• **Problem description**: Produce the listing below again, exactly as shown.

# # # #

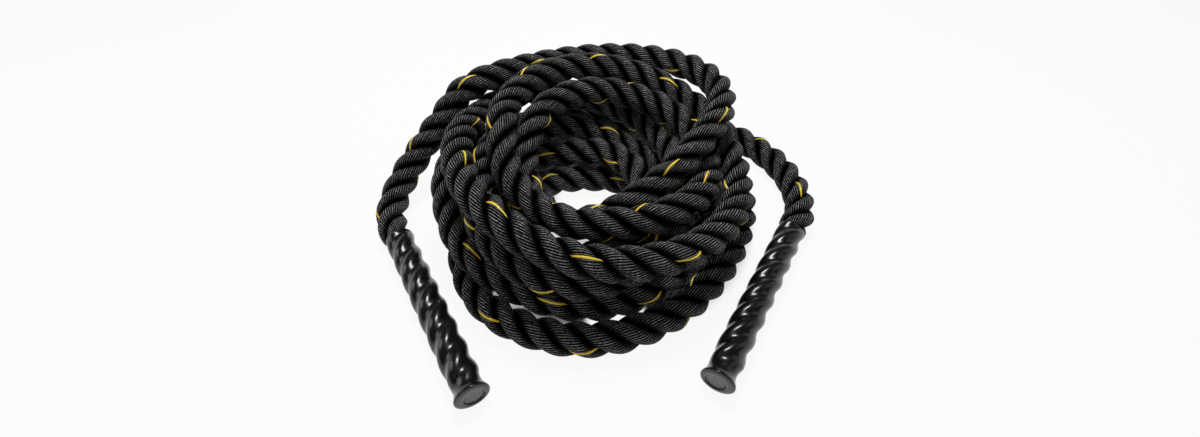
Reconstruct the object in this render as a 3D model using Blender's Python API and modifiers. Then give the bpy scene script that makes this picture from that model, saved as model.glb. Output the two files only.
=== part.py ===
"""A battle rope: a thick laid rope in a loose coil, with a shrunk sleeve and an end cap on each grip."""

import math

import bmesh
import bpy
import numpy as np
from mathutils import Matrix, Vector

# Rope
ROPE_DIAMETER = 0.038
ROPE_RADIUS = ROPE_DIAMETER / 2
STRAND_COUNT = 3
FLAT_DEPTH = ROPE_DIAMETER / 10
TOUCH_GAP = 0.0003
LEAST_GAP = 0.0004

# Looks
ROPE_COLOUR = (0.012, 0.012, 0.012)
ROPE_ROUGHNESS = 0.85
SLEEVE_COLOUR = (0.008, 0.008, 0.009)
SLEEVE_ROUGHNESS = 0.2
CAP_COLOUR = (0.07, 0.07, 0.07)
CAP_ROUGHNESS = 0.6
SHARP_ANGLE = math.radians(65)
LEAD_RESOLUTION = 4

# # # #

• **Full output**:
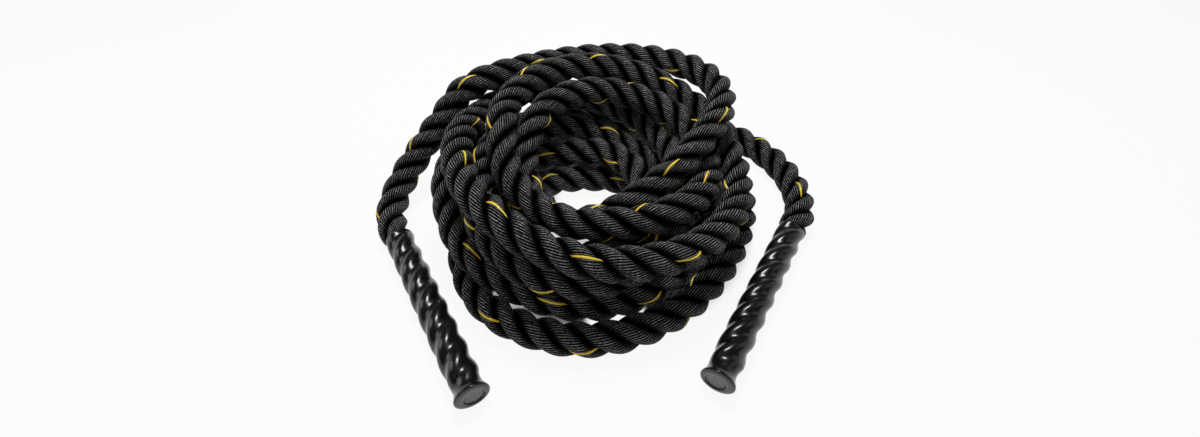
Reconstruct the object in this render as a 3D model using Blender's Python API and modifiers. Then give the bpy scene script that makes this picture from that model, saved as model.glb. Output the two files only.
=== part.py ===
"""A battle rope: a thick laid rope in a loose coil, with a shrunk sleeve and an end cap on each grip."""

import math

import bmesh
import bpy
import numpy as np
from mathutils import Matrix, Vector

# Rope
ROPE_DIAMETER = 0.038
ROPE_RADIUS = ROPE_DIAMETER / 2
STRAND_COUNT = 3
FLAT_DEPTH = ROPE_DIAMETER / 10
TOUCH_GAP = 0.0003
LEAST_GAP = 0.0004

# Looks
ROPE_COLOUR = (0.012, 0.012, 0.012)
ROPE_ROUGHNESS = 0.85
SLEEVE_COLOUR = (0.008, 0.008, 0.009)
SLEEVE_ROUGHNESS = 0.2
CAP_COLOUR = (0.07, 0.07, 0.07)
CAP_ROUGHNESS = 0.6
SHARP_ANGLE = math.radians(65)
LEAD_RESOLUTION = 4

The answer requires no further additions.